Places of employment often require varied drug testing, depending on the type of drug tested and the type of sample collected. Samples such as bodily fluids and hair screen for many drugs, including marijuana, cocaine and amphetamines.
Credible drug screening programs involve a two-step process: the initial (immunoassay) and confirmatory (gas chromatography-mass spectrometry) –– a GC-MS test. These methods, the most commonly utilized for drug testing, allow a high level of sensitivity and specificity. If companies give both tests, the likelihood of false positives or false negatives lowers dramatically.
Lab workers take the immunoassay test first and often use it as a screening method. If the immunoassay tests negative, lab workers take no further action and the results are reported as negative. If the sample tests positive, lab workers will administer an additional confirmatory GC-MS analysis on a separate portion of the biological sample.
Drug Testing Using Urine
The urine sample test, the most common, checks for biochemicals called immunoassays. Immunoassays bond to specific macromolecules that give off an indicator reaction.

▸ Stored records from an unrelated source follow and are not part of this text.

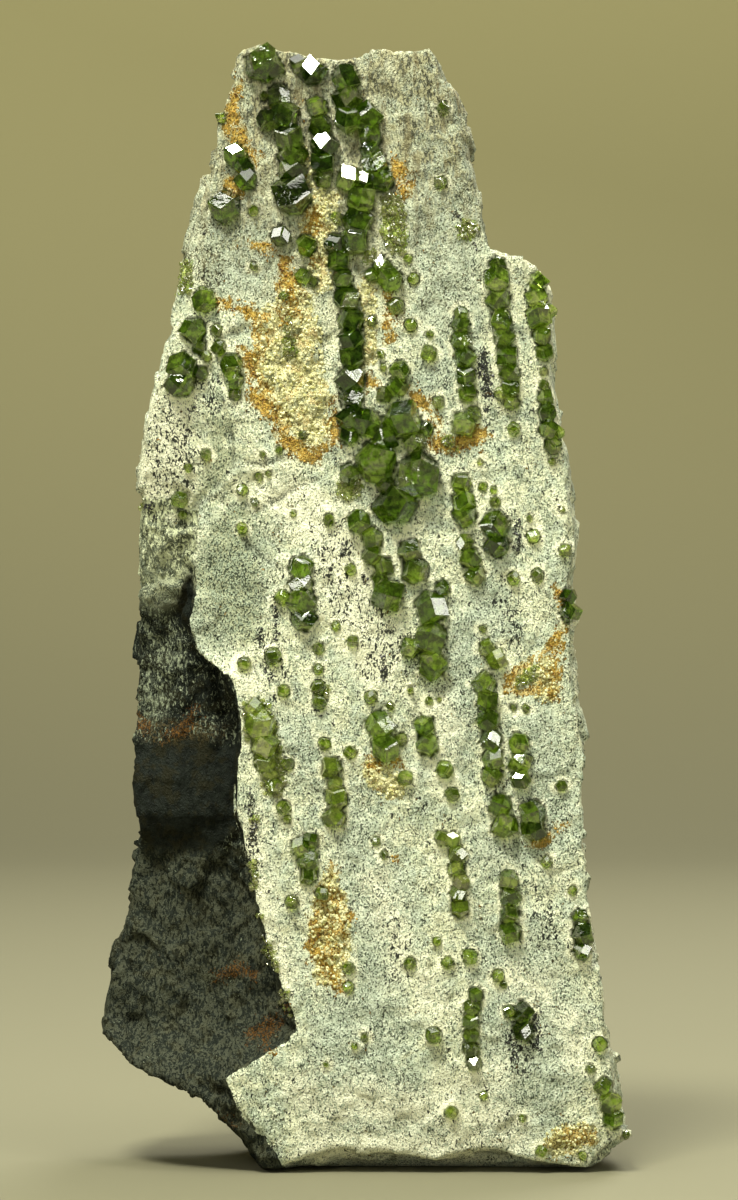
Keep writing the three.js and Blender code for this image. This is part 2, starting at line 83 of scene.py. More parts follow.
# Stains and fields are chains of discs: x, z, radius
RUST = (
    ((-33, 283, 1.5), (-34.5, 277, 1.4), (-34, 272, 1.6), (-31.5, 268, 1.2), (-29, 264, 1.3)),
    ((-34.5, 258, 1.5), (-33, 256, 0.9)),
    ((8, 265, 1.1), (9.5, 260, 1.7), (10, 256, 1.6)),
    ((-28, 242, 1.1), (-25, 240, 1.5)),
    ((-21, 236, 1.2), (-18, 232, 1.6)),
    ((-38, 227, 1), (-34, 226, 1.8), (-30, 224.5, 1.4)),
    ((-30.5, 213, 1.4), (-29.5, 206, 1.6), (-27, 200, 1.7), (-23.5, 195.5, 1.4), (-20.5, 191, 1.6),
     (-16.5, 187.5, 2.2), (-12, 188, 1.3)),
    ((-8, 201, 0.7), (-7.5, 195, 1), (-8, 190, 0.8)),
    ((2, 206, 2.2),),
    ((12, 204, 1.3), (15, 200, 1.8), (18, 197, 1.4)),
    ((-13, 250, 1.8), (-14, 243, 1.4), (-13, 238, 1.2)),
    ((-21, 236, 1.4), (-19, 229, 2.2), (-21, 222, 1.6)),
    ((6, 231, 1.2), (7, 225, 1.6), (6, 218, 1.2)),
    ((-20, 268, 0.7), (-17.5, 260, 0.8), (-15.5, 253, 1.2)),
    ((18, 190.5, 2.2), (23, 189.5, 2.8), (29, 192, 2)),
    ((36.8, 126, 0.9), (38.4, 130, 0.8)),
    ((49, 138, 0.9), (51.6, 142, 1.1)),
    ((50.2, 139, 0.9), (49.8, 132.2, 1), (49.1, 128, 1.1), (48.1, 123.2, 1.2)),
    ((50.5, 152, 0.8), (50.8, 147, 0.6)),
    ((9, 108, 1.2),),
    ((1, 108, 1.1), (3, 106, 1.4)),
    ((-13, 66, 1.2), (-13.5, 60, 1.2), (-11, 53, 1.4), (-7, 50, 1.2)),
    ((-4, 68, 1), (-3, 64, 1.2)),
    ((44, 86, 0.9), (52, 91, 0.9)),
    ((8, 82, 1),),
)
# Rust on the dark flank, which is a stain without loose grains
FLANK_RUST = (
    ((-62, 131, 0.7), (-61.5, 124, 1), (-61, 119, 2), (-58, 116, 2.2)),
    ((-52, 114, 2.2), (-47, 116, 3.2), (-45, 120, 2)),
    ((-38, 50, 1.5), (-33, 52, 2.6), (-29, 51, 1.6)),
    ((-30, 35, 1.6), (-25, 38, 2.4), (-21, 42, 1.6)),
    ((-26, 33, 1.4),),
    ((-37, 14, 1.5), (-34, 12, 1)),
)
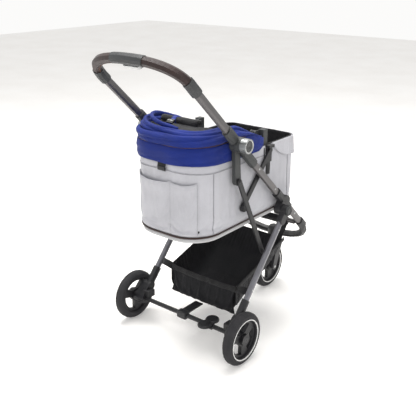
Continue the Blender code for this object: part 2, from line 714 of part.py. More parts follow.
def add_handle_side(side_name, side):
    """One upper tube, its collar, and the handle's half of the upper hub with the fold arm."""
    x = side * TUBE_X
    tube_start = HANDLE_SLEEVE_START + TUBE_INSERTION
    tube_end = HANDLE_TUBE_LENGTH - 4 * OVERLAP
    tube = hollow_tube(
        f"handle_tube_{side_name}", HANDLE_TUBE_DEPTH, on_handle_tube(tube_start), on_handle_tube(tube_end), x
    )
    keep(tube, gunmetal, handle_joint)

    lower = on_handle_tube(HANDLE_TUBE_LENGTH - COLLAR_HALF_LENGTH)
    bend = [(side * px, py, pz) for px, py, pz in grip_curve(0.0, COLLAR_END_ANGLE, 2)]
    collar = bent_tube(
        f"grip_collar_{side_name}", [(x, lower.x, lower.y), bend[0], *bend[2:]], COLLAR_RADIUS, resolution=3
    )
    tube_bore = tube_cutter(
        HANDLE_TUBE_DEPTH, on_handle_tube(tube_end - 2 * COLLAR_HALF_LENGTH - PAST),
        on_handle_tube(tube_end + GAP), x,
    )
    core_bore = bent_tube(
        "core_bore", [grip_point(0.0), *core_curve(), grip_point(math.pi)], GRIP_CORE_RADIUS + FIT
    )
    keep(cut(collar, tube_bore, core_bore), hub_plastic, handle_joint)

    hub = side_rod(
        f"handle_hub_{side_name}", HUB_RADIUS, TUBE_X - SLEEVE_HALF - OVERLAP, TUBE_X - GAP, side, UPPER_HUB, 28
    )
    neck = side_plate(
        "neck",
        [capsule(UPPER_HUB, on_handle_tube(tube_start), HANDLE_NECK_RADIUS, HANDLE_NECK_RADIUS - OVERLAP)],
        TUBE_X - SLEEVE_HALF + 1.2 * OVERLAP, TUBE_X - 2 * GAP, side,
    )
    wrap = sleeve(
        "wrap", HANDLE_TUBE_DEPTH, on_handle_tube(HANDLE_SLEEVE_START), on_handle_tube(HANDLE_SLEEVE_END), x
    )
    arm = side_plate(
        "arm", [capsule(UPPER_HUB, ARM_PIVOT, ARM_ROOT_RADIUS, ARM_RADIUS)],
        TUBE_X - SLEEVE_HALF - OVERLAP / 2, TUBE_X - 1.5 * GAP, side,
    )
    bore = tube_cutter(
        HANDLE_TUBE_DEPTH, on_handle_tube(tube_start - GAP), on_handle_tube(HANDLE_SLEEVE_END + PAST), x
    )
    bolt_hole = side_hole(HUB_BOLT_RADIUS, side, UPPER_HUB)
    pin_hole = side_hole(PIVOT_PIN_RADIUS, side, ARM_PIVOT)
    keep(cut(join(hub, neck, wrap, arm), bore, bolt_hole, pin_hole), hub_plastic, handle_joint)


def add_link(side_name, side, joint):
    """The flat bar from the fold arm to the rear leg, with its pin through the arm."""
    inner = TUBE_X + GAP
    outer = inner + LINK_THICKNESS
    bar = side_plate(
        f"link_bar_{side_name}", [capsule(ARM_PIVOT, LINK_PIVOT, LINK_RADIUS + OVERLAP, LINK_RADIUS)],
        inner, outer, side,
    )
    pin = side_rod(
        "pin", PIVOT_PIN_RADIUS, TUBE_X - SLEEVE_HALF + OVERLAP, inner + OVERLAP, side, ARM_PIVOT
    )
    boss = side_rod("boss", LINK_RADIUS - OVERLAP, inner + OVERLAP, LEG_INNER - GAP, side, LINK_PIVOT)
    keep(join(bar, pin, boss), black_plastic, joint)


# ---- Rear legs, wheels and brake ----

def add_leg(side_name, side):
    """A rear leg with its knuckle at the frame and its foot at the axle."""
    x = side * LEG_X
    tube = hollow_tube(
        f"rear_leg_{side_name}", LEG_TUBE_DEPTH, on_leg(LEG_TUBE_START), on_leg(LEG_LENGTH - LEG_TUBE_END), x
    )
    keep(tube, leg_grey, leg_joint)

    outer = LEG_X + TUBE_WIDTH / 2 + LEG_KNUCKLE_FLANGE
    knuckle = side_rod(
        f"leg_knuckle_{side_name}", LEG_KNUCKLE_RADIUS, LEG_INNER, outer, side, LEG_PIVOT, 24
    )
    neck_path = (LEG_PIVOT, on_leg(LEG_NECK_LENGTH))
    neck = side_plate(
        "neck", [capsule(*neck_path, LEG_NECK_RADIUS - OVERLAP, LEG_NECK_RADIUS)], LEG_INNER, outer, side
    )
    bore = tube_cutter(
        LEG_TUBE_DEPTH, on_leg(LEG_TUBE_START - GAP), on_leg(LEG_NECK_LENGTH + LEG_NECK_RADIUS + PAST), x
    )
    pin_hole = side_hole(LEG_PIN_RADIUS, side, LEG_PIVOT)
    keep(cut(join(knuckle, neck), bore, pin_hole), black_plastic, leg_joint)

    foot_start = LEG_LENGTH - FOOT_END - FOOT_LENGTH
    foot_inner = LEG_X - TUBE_WIDTH / 2 - 0.005
    foot = prism(
        f"rear_foot_{side_name}",
        stadium(TUBE_WIDTH + FOOT_EXTRA_WIDTH, LEG_TUBE_DEPTH + 2 * SLEEVE_WALL),
        on_leg(foot_start), on_leg(LEG_LENGTH - FOOT_END), x,
    )
    shoe = side_plate(
        "shoe", [capsule(on_leg(LEG_LENGTH - SHOE_ROOT), REAR_AXLE, SHOE_ROOT_RADIUS, SHOE_RADIUS)],
        foot_inner, WHEEL_INNER - OVERLAP / 2, side,
    )
    brake_block = block(
        "brake_block", BRAKE_BLOCK,
        (side * (foot_inner - 2 * OVERLAP), -BRAKE_BLOCK_AHEAD, REAR_AXLE.y + BRAKE_BLOCK_ABOVE), 0.0, 0.003,
    )
    bore = tube_cutter(
        LEG_TUBE_DEPTH, on_leg(foot_start - PAST), on_leg(LEG_LENGTH - LEG_TUBE_END + GAP), x
    )
    axle_hole = side_hole(AXLE_RADIUS, side, REAR_AXLE)
    bar_hole = side_rod(
        "bar_hole", AXLE_BAR_RADIUS + FIT, TUBE_X / 2, LEG_X - TUBE_WIDTH / 2 + FIT, side, REAR_AXLE
    )
    keep(cut(join(foot, shoe, brake_block), bore, axle_hole, bar_hole), black_plastic, leg_joint)


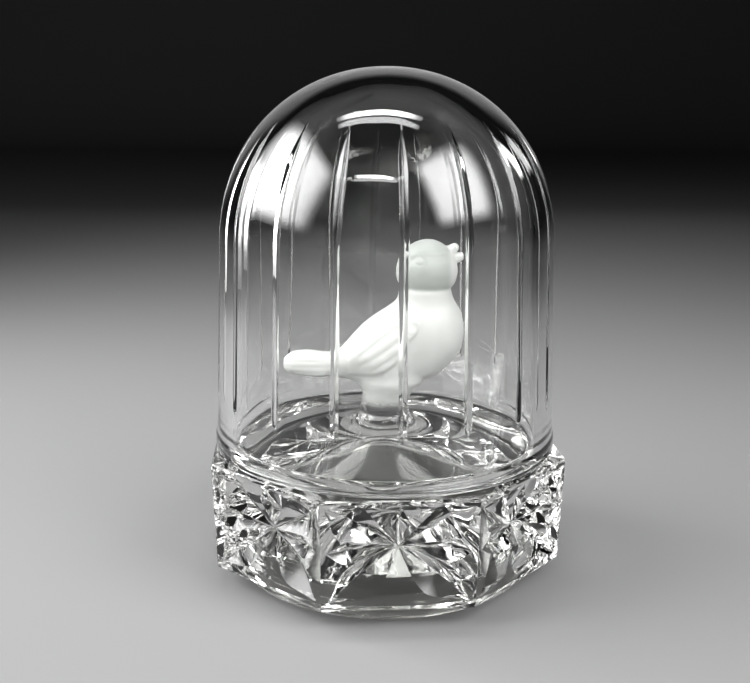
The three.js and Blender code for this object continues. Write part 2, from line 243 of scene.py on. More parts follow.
def frosted(name):
    """Satin glass: white, finely etched, a little light passing into it."""
    mat = bpy.data.materials.new(name)
    mat.use_nodes = True
    nt = mat.node_tree
    nt.nodes.clear()
    out = node(nt, "ShaderNodeOutputMaterial", 900, 0)
    p = node(nt, "ShaderNodeBsdfPrincipled", 400, 0)
    p.inputs["IOR"].default_value = 1.5
    p.inputs["Subsurface Weight"].default_value = 0.5
    p.inputs["Subsurface Radius"].default_value = (1.0, 1.0, 1.0)
    p.inputs["Subsurface Scale"].default_value = 0.0035
    tc = node(nt, "ShaderNodeTexCoord", -1200, 0)
    # colour: white, a hair cooler and greyer in patches where the etch is thinner
    n1 = node(nt, "ShaderNodeTexNoise", -900, 300, Scale=90.0, Detail=5.0, Roughness=0.6)
    nt.links.new(tc.outputs["Object"], n1.inputs["Vector"])
    ramp = node(nt, "ShaderNodeValToRGB", -650, 300)
    ramp.color_ramp.elements[0].position = 0.3
    ramp.color_ramp.elements[1].position = 0.75
    ramp.color_ramp.elements[0].color = (0.62, 0.628, 0.618, 1)
    ramp.color_ramp.elements[1].color = (0.70, 0.705, 0.69, 1)
    nt.links.new(n1.outputs["Fac"], ramp.inputs["Fac"])
    sep = node(nt, "ShaderNodeSeparateXYZ", -900, -50)
    nt.links.new(tc.outputs["Object"], sep.inputs[0])
    # painted shade: the head above the collar line is coloured a shade greyer than the body, standing in for its
    # darker look beside the lit, upward-facing top of the body; the beak is left out of it
    head = node(nt, "ShaderNodeMapRange", -650, 600)
    head.interpolation_type = "SMOOTHSTEP"
    for k, v in (("From Min", 0.0705), ("From Max", 0.0722), ("To Min", 0.0), ("To Max", 1.0)):
        head.inputs[k].default_value = v
    nt.links.new(sep.outputs["Z"], head.inputs["Value"])
    nose = node(nt, "ShaderNodeMapRange", -650, 850)
    nose.interpolation_type = "SMOOTHSTEP"
    for k, v in (("From Min", 0.0145), ("From Max", 0.0165), ("To Min", 1.0), ("To Max", 0.0)):
        nose.inputs[k].default_value = v
    nt.links.new(sep.outputs["X"], nose.inputs["Value"])
    head_shade_mask = node(nt, "ShaderNodeMath", -400, 700)
    head_shade_mask.operation = "MULTIPLY"
    nt.links.new(head.outputs["Result"], head_shade_mask.inputs[0])
    nt.links.new(nose.outputs["Result"], head_shade_mask.inputs[1])
    # painted shade: the head mask multiplies the greyer tint into the base colour
    shade_mix = node(nt, "ShaderNodeMix", -150, 400)
    shade_mix.data_type = "RGBA"
    shade_mix.blend_type = "MULTIPLY"
    nt.links.new(head_shade_mask.outputs[0], shade_mix.inputs[0])
    nt.links.new(ramp.outputs["Color"], shade_mix.inputs[6])
    shade_mix.inputs[7].default_value = (0.68, 0.70, 0.69, 1)
    nt.links.new(shade_mix.outputs[2], p.inputs["Base Color"])
    p.inputs["Sheen Weight"].default_value = 0.22
    p.inputs["Sheen Roughness"].default_value = 0.35
    # the etch stops a few millimetres above the foot of the stem
    wob = node(nt, "ShaderNodeMath", -700, -50)
    wob.operation = "MULTIPLY_ADD"
    nt.links.new(n1.outputs["Fac"], wob.inputs[0])
    wob.inputs[1].default_value = 0.0022
    nt.links.new(sep.outputs["Z"], wob.inputs[2])
    etch = node(nt, "ShaderNodeMapRange", -450, -50)
    etch.interpolation_type = "SMOOTHSTEP"
    etch.inputs["From Min"].default_value = 0.0415
    etch.inputs["From Max"].default_value = 0.0470
    nt.links.new(wob.outputs[0], etch.inputs["Value"])
    trans = node(nt, "ShaderNodeMapRange", -150, -50)
    trans.inputs["To Min"].default_value = 0.98
    trans.inputs["To Max"].default_value = 0.16
    nt.links.new(etch.outputs["Result"], trans.inputs["Value"])
    nt.links.new(trans.outputs["Result"], p.inputs["Transmission Weight"])
    # roughness: etched above, bright below, with grain
    n2 = node(nt, "ShaderNodeTexNoise", -900, -300, Scale=700.0, Detail=4.0, Roughness=0.6)
    nt.links.new(tc.outputs["Object"], n2.inputs["Vector"])
    r1 = node(nt, "ShaderNodeMapRange", -450, -300)
    r1.inputs["From Min"].default_value = 0.3
    r1.inputs["From Max"].default_value = 0.7
    r1.inputs["To Min"].default_value = 0.46
    r1.inputs["To Max"].default_value = 0.62
    nt.links.new(n2.outputs["Fac"], r1.inputs["Value"])
    mixr = node(nt, "ShaderNodeMix", -150, -300)
    mixr.data_type = "FLOAT"
    mixr.inputs[2].default_value = 0.10
    nt.links.new(etch.outputs["Result"], mixr.inputs[0])
    nt.links.new(r1.outputs["Result"], mixr.inputs[3])
    nt.links.new(mixr.outputs[0], p.inputs["Roughness"])
    bump = node(nt, "ShaderNodeBump", 100, -450, Strength=0.12, Distance=0.00005)
    nt.links.new(n2.outputs["Fac"], bump.inputs["Height"])
    nt.links.new(bump.outputs["Normal"], p.inputs["Normal"])
    nt.links.new(p.outputs[0], out.inputs["Surface"])
    return mat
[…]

If the results indicate drug use, they send another sample to undergo the GC-MS method. This method, using helium gas, pushes the sample through a tubular column. Particular drugs pass through the column at certain known speeds. Once the sample gets to the end of the column, it fragments with ionization. The lab workers then sort the fragments by mass. Certain drugs have specific and known fragmentation patterns, allowing the lab to discover recent drug use.
Drug Testing Using Hair
Let’s use Marijuana as an example. Marijuana enters the bloodstream, like oxygen would, and travels down to the lungs. There, a gas exchange called diffusion happens and takes the drug molecules throughout the whole body’s bloodstream. In contrast, a direct injection of a drug enters the bloodstream and moves throughout the body immediately.
Once through the bloodstream, the drug enters the hair through diffusion across the cell membrane, entering an internal pathway –– either the sweat glands or the bloodstream entryway.
Hair analysis provides long-term information, from months to years, concerning both the severity and pattern of drug use. In contrast, urinalysis simply indicates only drug use from the last two to three days. Field studies demonstrate that hair analysis identifies drug users much more effectively.